These days, the only dates Richard Crowe takes his wife on are hunts for bargains at the grocery store.
Crowe, of Wintersville, was laid off last year from RG Steel’s coke plant in nearby Follansbee, W. Va., after 34 years with the company.
He is among the Ohioans who will see their unemployment checks cut about 16 percent, or an average of about $50 a week, as federal benefits in Ohio are reduced beginning Sunday. Reductions are required of all states under automatic federal spending cuts.
Crowe has relied on unemployment compensation to help pay for necessities like electricity and water and is worried about how he will pay his bills.
“We’re already living on the bare essentials,” Crowe, 54, said. “But we will have to try to cut back even more, if possible.”
When unemployed Ohioans run out of eligibility for state benefits after 26 weeks, they can move into the federal program. About 37,000 people now receive the federal jobless benefits in Ohio, though state officials don’t know exactly how many will be affected by the spending cuts.

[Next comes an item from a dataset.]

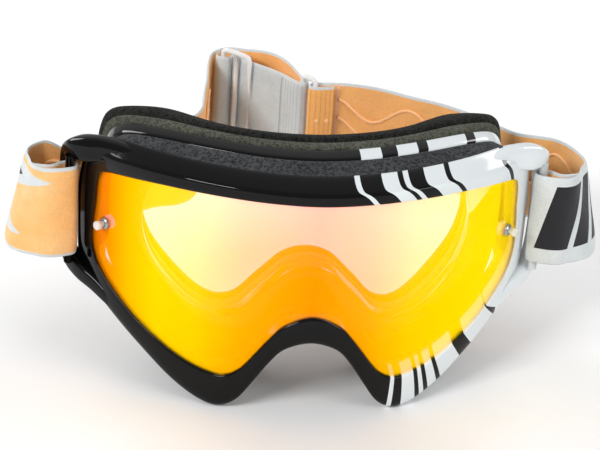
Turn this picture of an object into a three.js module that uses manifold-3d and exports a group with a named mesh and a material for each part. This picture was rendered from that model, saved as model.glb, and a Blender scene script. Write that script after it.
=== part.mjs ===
// Motorcycle goggles: a moulded frame with a curved lens, face foams and an adjustable strap.
// Millimetres. X to the viewer's right, Y from the lens towards the wearer's face, Z up.
// The group is moved at the end so that its origin is the bottom centre of the whole object.
import * as THREE from "three";
import { mergeVertices } from "three/addons/utils/BufferGeometryUtils.js";
import Module from "manifold-3d";

const wasm = await Module();
wasm.setup();

// Driving dimensions.
const LENS_RADIUS = 105; // the lens is a piece of an upright cylinder
const LENS_THICKNESS = 1;
const LENS_TUCK = 2; // how far the lens edge reaches into its groove
const CLEAR = 0.3; // gap between pieces that touch
const LIP = 1.4; // rim material in front of the lens
const RIM_DEPTH = 11;
const BODY_START = 20.7; // the face flange, measured back from the lens front
const BODY_END = 31;
const FOAM_END = 37.3;
const FLEECE_END = 43.5;
const TEMPLE_PAD = 8; // extra fleece where it meets the temples
const TEMPLE_AT = 58;
const TEMPLE_SPREAD = 14;
const TUBE_WALL = 2.2;
const STRAP_WIDTH = 41;
const STRAP_BOTTOM = 47.5;
const STRAP_THICKNESS = 1.8;
const STRAP_TOP = STRAP_BOTTOM + STRAP_WIDTH;
const BAR = new THREE.Vector2(98, 50); // strap bar of the right outrigger
const BAR_RADIUS = 1.8;
const POST_AT = 83; // tear-off posts, out from the middle
const POST_HEIGHT = 66;
const RING_BAR_RADIUS = 1.2;
const OUTLINE_STEPS = 88;
const ARC_STEPS = 22;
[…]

The federal program consists of two stages of benefits of 14 weeks each. A third nine-week stage will be available starting Sunday because Ohio’s most recent three-month average unemployment rate increased to about 7 percent. Only states with unemployment rates at 7 percent or above qualify for that stage.
The average weekly compensation of around $313 a week will drop to about $263 for Ohioans when they enter the federal benefits program or move to a new stage within the program, state officials say. The Ohio Department of Job and Family Services estimates the total reduction will amount to $25 million between now and the end of the federal fiscal year, Sept. 30.

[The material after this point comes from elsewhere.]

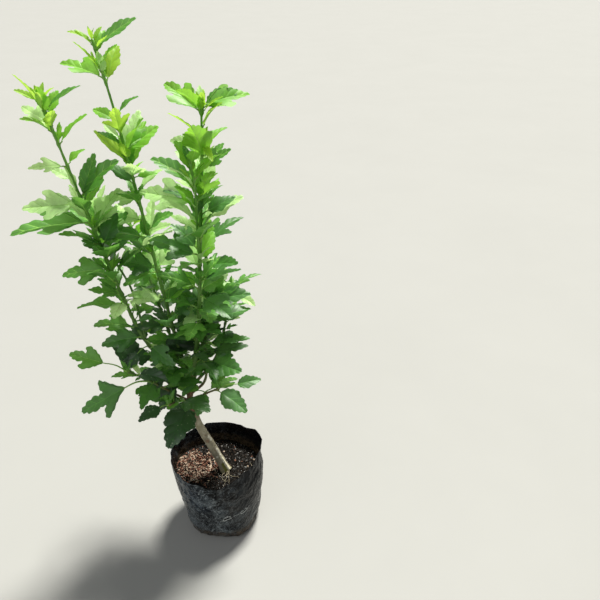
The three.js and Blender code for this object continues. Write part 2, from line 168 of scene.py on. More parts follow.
# The leaves that stand out in the photograph. Each one: fraction of its stem, azimuth, rise of the blade,
# length of the blade, length of the petiole, shape, tint. The leaves were picked by eye, but most of these
# numbers were worked out by other scripts from the leaves' places in the photograph, some by a random search.
CHOSEN_LEAVES = {
    "far_left_stem": [
        (0.98, 192, 22, 32, 5, "narrow", "new"),
        (0.93, 160, 15, 46, 5, "lobed", "pale"),
        (0.9, 235, 30, 48, 8, "lobed", "bright"),
        (0.95, 51, 42, 34, 4, "broad", "bright"),
        (0.96, 5, 27, 52, 10, "narrow", "fresh"),
        (0.81, 218, 2, 46, 8, "lobed", "pale"),
        (0.815, 34, 31, 30, 4, "broad", "bright"),
        (0.765, 158, 17, 36, 8, "broad", "pale"),
        (0.72, 20, 60, 64, 6, "narrow", "fresh"),
        (0.72, 10, 38, 76, 6, "lobed", "fresh"),
        (0.73, 235, 70, 40, 8, "broad", "pale"),
        (0.7, 195, -8, 80, 9, "lobed", "pale"),
        (0.64, 190, -5, 110, 10, "lobed", "fresh"),
        (0.61, 55, 44, 66, 14, "lobed", "pale"),
        (0.56, 35, 45, 50, 12, "broad", "mid"),
        (0.51, 345, 45, 50, 6, "broad", "mid"),
        (0.54, 155, 30, 42, 8, "lobed", "mid"),
        (0.49, 195, -10, 68, 8, "lobed", "fresh"),
        (0.4, 210, 20, 48, 6, "lobed", "fresh"),
        (0.38, 265, -10, 40, 10, "broad", "pale"),
        (0.236, 199, -10, 64, 6, "lobed", "mid"),
        (0.227, 309, -22, 58, 27, "lobed", "mid"),
        (0.2, 228, -36, 38, 21, "broad", "deep"),
        (0.081, 212, -36, 53, 8, "broad", "dark"),
        (0.022, 218, -47, 53, 17, "broad", "dark"),
        (0.25, 20, 10, 36, 6, "broad", "bright"),
    ],
    "mid_left_stem": [
        (0.96, 65, 47, 34, 5, "broad", "bright"),
        (0.97, 10, 32, 66, 10, "narrow", "fresh"),
        (0.99, 195, 20, 30, 5, "narrow", "new"),
        (0.9, 161, 13, 68, 8, "lobed", "bright"),
        (0.91, 275, 70, 32, 6, "broad", "pale"),
        (0.8, 162, 11, 40, 5, "broad", "bright"),
        (0.81, 10, 35, 40, 6, "narrow", "fresh"),
        (0.72, 58, 45, 66, 5, "lobed", "pale"),
        (0.72, 28, 25, 56, 8, "broad", "bright"),
        (0.73, 210, 32, 40, 5, "narrow", "fresh"),
        (0.75, 155, 21, 36, 5, "narrow", "pale"),
        (0.65, 13, 4, 32, 5, "broad", "bright"),
        (0.63, 170, 35, 50, 8, "broad", "mid"),
        (0.59, 210, 8, 44, 6, "lobed", "pale"),
        (0.53, 170, -1, 52, 6, "lobed", "pale"),
        (0.5, 350, 32, 48, 10, "broad", "fresh"),
        (0.48, 205, 8, 68, 12, "broad", "fresh"),
        (0.39, 130, 41, 40, 5, "lobed", "pale"),
        (0.39, 36, 32, 40, 5, "lobed", "pale"),
        (0.39, 205, 18, 60, 6, "lobed", "mid"),
        (0.38, 230, -5, 56, 10, "lobed", "fresh"),
        (0.37, 330, 2, 32, 6, "broad", "fresh"),
        (0.24, 350, 28, 52, 10, "lobed", "mid"),
        (0.2, 200, 10, 56, 10, "lobed", "deep"),
        (0.15, 195, 12, 44, 8, "broad", "fresh"),
    ],
    "centre_stem": [
        (0.97, 155, 20, 68, 8, "lobed", "bright"),
        (0.99, 107, 49, 26, 4, "narrow", "pale"),
        (0.99, 11, 1, 68, 5, "lobed", "bright"),
        (0.98, 20, 14, 52, 8, "broad", "fresh"),
        (0.88, 170, -2, 44, 5, "broad", "pale"),
        (0.88, 295, -18, 40, 6, "narrow", "new"),
        (0.87, 32, 28, 44, 5, "narrow", "bright"),
        (0.8, 152, 25, 48, 4, "broad", "pale"),
        (0.81, 0, 28, 46, 6, "lobed", "fresh"),
        (0.745, 180, 22, 76, 12, "narrow", "fresh"),
        (0.77, 117, 47, 36, 8, "broad", "pale"),
        (0.7, 171, -3, 92, 12, "lobed", "pale"),
        (0.7, 165, 10, 50, 12, "broad", "mid"),
        (0.64, 26, 22, 68, 8, "broad", "pale"),
        (0.66, 5, 16, 48, 12, "broad", "mid"),
        (0.52, 195, 12, 84, 8, "slender", "mid"),
        (0.53, 170, 40, 52, 12, "lobed", "mid"),
        (0.5, 52, 42, 48, 5, "broad", "bright"),
        (0.39, 350, 32, 44, 6, "broad", "fresh"),
        (0.39, 157, 19, 46, 8, "broad", "bright"),
        (0.37, 310, -10, 70, 16, "lobed", "mid"),
    ],
    "right_short_stem": [
        (0.93, 355, 13, 74, 10, "broad", "mid"),
        (0.95, 10, 26, 58, 12, "lobed", "fresh"),
        (0.89, 240, -8, 52, 10, "broad", "pale"),
        (0.397, 316, 2, 67, 22, "broad", "mid"),
        (0.45, 355, 11, 66, 15, "lobed", "deep"),
        (0.403, 225, -25, 46, 3, "lobed", "fresh"),
    ],
    "right_back_shoot": [
        (0.944, 325, -18, 32, 26, "broad", "pale"),
    ],
    "left_back_shoot": [
        (0.3, 240, 0, 42, 8, "slender", "pale"),
        (0.2, 200, -10, 46, 8, "lobed", "fresh"),
    ],
    "low_left_shoot": [
        (0.984, 184, 7, 61, 44, "lobed", "fresh"),
        (0.668, 192, -36, 101, 43, "slender", "mid"),
        (0.131, 252, 14, 53, 4, "broad", "fresh"),
    ],
    "low_front_shoot": [
        (0.044, 259, -17, 86, 16, "broad", "dark"),
        (0.0, 206, -39, 61, 4, "broad", "dark"),
    ],
    "low_right_shoot": [
        (0.594, 252, -42, 42, 2, "broad", "mid"),
        (0.859, 330, -21, 60, 12, "broad", "mid"),
        (0.916, 359, -3, 44, 39, "broad", "mid"),
    ],
}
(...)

Currently, 91,000 Ohioans receive regular state unemployment compensation, and those benefits won’t be cut, said Job and Family Services spokesman Benjamin Johnson.
Despite the extension, Crowe says the reductions will hurt.

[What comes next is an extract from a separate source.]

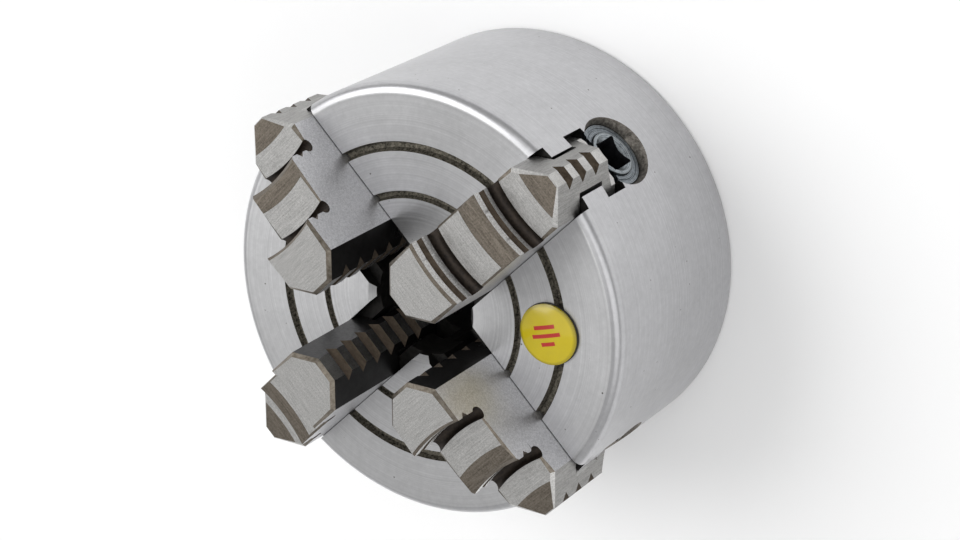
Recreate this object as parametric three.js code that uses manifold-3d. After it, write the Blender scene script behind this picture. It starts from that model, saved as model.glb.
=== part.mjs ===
// Four-jaw independent lathe chuck, plain back, one-piece reversible jaws.
// Millimetres. +Z is the spindle axis, z = 0 is the back face and the jaws lie along +X, +Y, -X, -Y.

import * as THREE from 'three';
import { mergeVertices } from 'three/addons/utils/BufferGeometryUtils.js';
import Module from 'manifold-3d';

const wasm = await Module();
wasm.setup();

// Body
const bodyRadius = 50;
const bodyHeight = 52;
const faceZ = bodyHeight;
const rimFillet = 2.5;
const backChamfer = 0.8;
const boreRadius = 12.5;
const boreChamfer = 1.3;
const registerRadius = 36;
const registerDepth = 4;
const faceGrooves = [
  { radius: 25.15, width: 1.7, depth: 1.1 },
  { radius: 36, width: 2.2, depth: 1.3 },
];
const mountingPitchRadius = 42;
const mountingHoleRadius = 3.4;
const mountingHoleDepth = 16;

// Jaw slots, measured down from the front face
const slideGap = 0.15;
const slotHalfWidth = 8;
const tongueTop = 2.75;
const tongueBottom = 11.1;
const tongueHalfGap = 5.2;
const slotDepth = 18.3;

// Jaws: a side profile that steps down outward, between two 45 degree noses
const jawCount = 4;
const jawHalfWidth = slotHalfWidth - slideGap;
const jawInner = 13.4;
const jawOuter = 53.15;
const innerLandHalf = 2.9;
const outerLandHalf = 1.6;
const jawBelowFace = 17.8;
const stepTops = [23, 15.3, 7.6];
const wallX = [25.6, 39.5];
const gripRadius = 35;
const edgeChamfer = 0.8;
const wallBevel = 0.6;
const wallVeeBelowTop = 3.3;
const wallVeeDepth = 1;
const reliefRadius = 1.5;
const reliefOutward = 0.9;
const reliefAboveFoot = 0.3;
const fallArcX = [34.9, 47.4];
const fallDrop = 0.7;
const toothPitch = 5.4;
const toothDepth = 1.4;
const innerToothTop = 17;
const innerTeeth = 6;
const outerToothTop = 2.1;
const outerTeeth = 3;
const guideGap = 0.25;
const noseReliefRadius = 10.5;
const noseReliefX = 48.7;

// Screws, axes square to the spindle
const screwBelowFace = 24;
const screwZ = faceZ - screwBelowFace;
const pitch = 4;
const threadCore = 6;
const threadCrest = 7.5;
const threadRootWidth = 2.2;
const threadCrestWidth = 1.2;
const threadStart = 20.2;
const threadTurns = 5;
const threadSegments = 16;
const threadRadialGap = 0.25;
const threadFlankGap = 0.2;
const screwBoreRadius = 7.8;
const screwBoreFloor = 18;
const mouthRadius = 9;
const innerJournalRadius = 4.2;
const innerJournalEnd = 13.8;
const outerJournalRadius = 5.4;
const screwEnd = 48.5;
const socketAcross = 7;
const socketDepth = 9;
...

“We already don’t travel anywhere or eat out, and if I can’t make payments for my son’s college education, we could lose our home,” he said.
Crowe says he searches seven days a week for employment, but “it’s tough for older workers to find a job.”
While states are allowed to set their own times and methods, the goal is to get all states to implement the reductions before July, according to a U.S. Department of Labor spokesman.
“The earlier, the better,” said Jason Kuruvilla, who says the longer it takes to make the cuts required by the end of the federal fiscal year, the deeper individual cuts will have to be.
Ohio is among about 25 states to implement the changes so far and one of at least four not making across-the-board cuts, according to the New York-based National Employment Law Project.
“Not cutting across the board means a state has to get the same amount of money out of fewer people, and we think it would be fairer to spread them out and keep individual cuts lower,” said Maurice Emsellem, policy co-director for the nonprofit research group that promotes policies to help low-wage and unemployed workers.
But Johnson says that “while reducing everyone’s benefit at once may have resulted in a slightly smaller reduction, it would not have given people time to budget and prepare, which was one of our primary goals.”
Zach Schiller, research director for the nonprofit Policy Matters of Ohio, said that $50 cuts will be significant for many, regardless of when they are made.
“Getting $300 a week keeps some people out of poverty,” he said. “And to reduce that is cruel.”